Peru is only a four-hour flight or so - I've had family and friends go there recently.

You can also take a short cruise that docks in Mexico and various Caribbean islands. Don't knock cruises - I thought I'd hate them, but friends of mine took one and talked us into taking another with them, and there are plenty of places on board where you can hang out and avoid people if you want. And they leave out of Galveston. Hurricane season is a good time to travel if you're open to your plans being changed at the last minute - it's cheaper. (just make sure the line you're on changes the schedule around instead of just cancelling the cruise.)
posted by telophase at 10:38 AM on June 4, 2010

nthing Iceland. It's an awesome, awesome place, and arguably far safer then wherever you're living in the states right now, too.
posted by dyslexictraveler at 2:53 PM on June 4, 2010

Response by poster: I considered Mexico as an option to begin with, but since I'm in the military, Mexico (along with a handful of countries) are on travel bans because of violence. I think Cancun and a few other places might still be alright to go. I have never considered Iceland, but after checking out the information it seems pretty nice.
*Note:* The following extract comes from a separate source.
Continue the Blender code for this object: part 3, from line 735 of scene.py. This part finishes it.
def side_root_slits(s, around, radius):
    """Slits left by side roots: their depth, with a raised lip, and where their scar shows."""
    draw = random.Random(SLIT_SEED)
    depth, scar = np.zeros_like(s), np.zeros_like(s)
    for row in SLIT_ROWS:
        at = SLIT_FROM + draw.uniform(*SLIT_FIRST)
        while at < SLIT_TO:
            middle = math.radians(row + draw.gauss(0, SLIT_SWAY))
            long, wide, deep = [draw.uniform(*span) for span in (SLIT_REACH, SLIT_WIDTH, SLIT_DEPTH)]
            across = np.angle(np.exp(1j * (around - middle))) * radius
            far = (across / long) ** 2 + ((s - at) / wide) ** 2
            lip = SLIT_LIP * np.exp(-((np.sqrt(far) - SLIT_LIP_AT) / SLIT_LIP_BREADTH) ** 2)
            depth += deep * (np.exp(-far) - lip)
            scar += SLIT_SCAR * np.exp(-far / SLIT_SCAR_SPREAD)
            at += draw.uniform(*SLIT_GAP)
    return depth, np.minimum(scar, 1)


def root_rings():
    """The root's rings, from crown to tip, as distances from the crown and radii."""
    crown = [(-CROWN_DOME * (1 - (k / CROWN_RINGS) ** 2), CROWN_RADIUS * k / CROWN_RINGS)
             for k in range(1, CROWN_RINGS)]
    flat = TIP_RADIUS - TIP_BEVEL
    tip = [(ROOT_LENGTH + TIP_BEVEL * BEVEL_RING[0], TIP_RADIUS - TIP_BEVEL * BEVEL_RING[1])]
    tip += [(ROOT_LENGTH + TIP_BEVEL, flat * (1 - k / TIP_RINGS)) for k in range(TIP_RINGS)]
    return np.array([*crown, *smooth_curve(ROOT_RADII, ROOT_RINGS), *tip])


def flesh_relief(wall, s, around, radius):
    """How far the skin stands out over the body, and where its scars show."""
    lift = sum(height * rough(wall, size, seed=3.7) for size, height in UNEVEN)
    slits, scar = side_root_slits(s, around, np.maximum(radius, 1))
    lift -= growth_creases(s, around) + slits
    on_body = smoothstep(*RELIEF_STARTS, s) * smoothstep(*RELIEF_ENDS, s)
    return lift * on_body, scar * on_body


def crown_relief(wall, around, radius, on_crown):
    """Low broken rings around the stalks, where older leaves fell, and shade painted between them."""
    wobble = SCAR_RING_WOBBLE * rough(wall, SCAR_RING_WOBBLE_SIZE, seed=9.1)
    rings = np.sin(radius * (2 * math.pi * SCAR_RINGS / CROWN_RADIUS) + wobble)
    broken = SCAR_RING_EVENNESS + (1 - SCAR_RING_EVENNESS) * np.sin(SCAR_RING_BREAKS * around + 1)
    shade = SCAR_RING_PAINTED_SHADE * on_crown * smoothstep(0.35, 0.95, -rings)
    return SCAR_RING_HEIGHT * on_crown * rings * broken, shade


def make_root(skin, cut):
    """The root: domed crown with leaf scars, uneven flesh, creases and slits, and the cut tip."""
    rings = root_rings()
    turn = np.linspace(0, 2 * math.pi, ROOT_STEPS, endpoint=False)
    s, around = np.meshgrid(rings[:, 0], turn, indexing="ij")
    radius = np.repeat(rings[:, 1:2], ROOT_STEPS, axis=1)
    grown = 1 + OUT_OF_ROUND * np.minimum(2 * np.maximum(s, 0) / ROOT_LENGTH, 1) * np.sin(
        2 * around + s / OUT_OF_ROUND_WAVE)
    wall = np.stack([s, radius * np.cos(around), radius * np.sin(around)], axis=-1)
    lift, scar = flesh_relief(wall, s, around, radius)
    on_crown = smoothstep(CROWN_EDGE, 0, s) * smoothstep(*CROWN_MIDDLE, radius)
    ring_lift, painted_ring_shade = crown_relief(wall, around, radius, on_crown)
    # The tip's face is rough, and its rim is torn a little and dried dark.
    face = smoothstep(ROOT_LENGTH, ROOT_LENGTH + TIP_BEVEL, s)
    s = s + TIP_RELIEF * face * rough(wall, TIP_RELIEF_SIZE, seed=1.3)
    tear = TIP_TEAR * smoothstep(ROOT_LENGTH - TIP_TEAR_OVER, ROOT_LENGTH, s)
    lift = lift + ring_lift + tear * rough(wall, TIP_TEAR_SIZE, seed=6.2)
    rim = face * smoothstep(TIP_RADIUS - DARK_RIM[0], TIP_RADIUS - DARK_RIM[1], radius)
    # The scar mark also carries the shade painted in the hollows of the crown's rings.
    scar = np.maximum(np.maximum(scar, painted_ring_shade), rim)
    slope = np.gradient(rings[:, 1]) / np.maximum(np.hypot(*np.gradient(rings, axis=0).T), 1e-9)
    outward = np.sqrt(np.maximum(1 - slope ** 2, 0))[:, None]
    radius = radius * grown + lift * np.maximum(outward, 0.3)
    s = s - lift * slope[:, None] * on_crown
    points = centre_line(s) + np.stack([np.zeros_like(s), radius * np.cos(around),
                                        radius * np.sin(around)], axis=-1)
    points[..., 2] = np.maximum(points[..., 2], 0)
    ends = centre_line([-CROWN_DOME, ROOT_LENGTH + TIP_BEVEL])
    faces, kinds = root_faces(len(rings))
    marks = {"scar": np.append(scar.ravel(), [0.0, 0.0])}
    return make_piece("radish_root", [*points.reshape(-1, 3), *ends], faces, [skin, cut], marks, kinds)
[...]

What about some parts of Asia?
posted by Junior687 at 6:06 PM on June 4, 2010

Japan is really totally fine if you're up for it. Most major tourist spots have enough resources in English that you should have no problem, and the public transportation systems are awesome. Do the whole Tokyo/Kyoto/Osaka thing and you'll have a great time!
posted by that girl at 7:33 AM on June 5, 2010

Japan works fine if you don't speak Japanese, although I would recommend bringing a guidebook from American rather than trying to find one in English over there. All of the subway signs and so on are in both Japanese and English.

The downside is that airfare to Japan is always pretty expensive.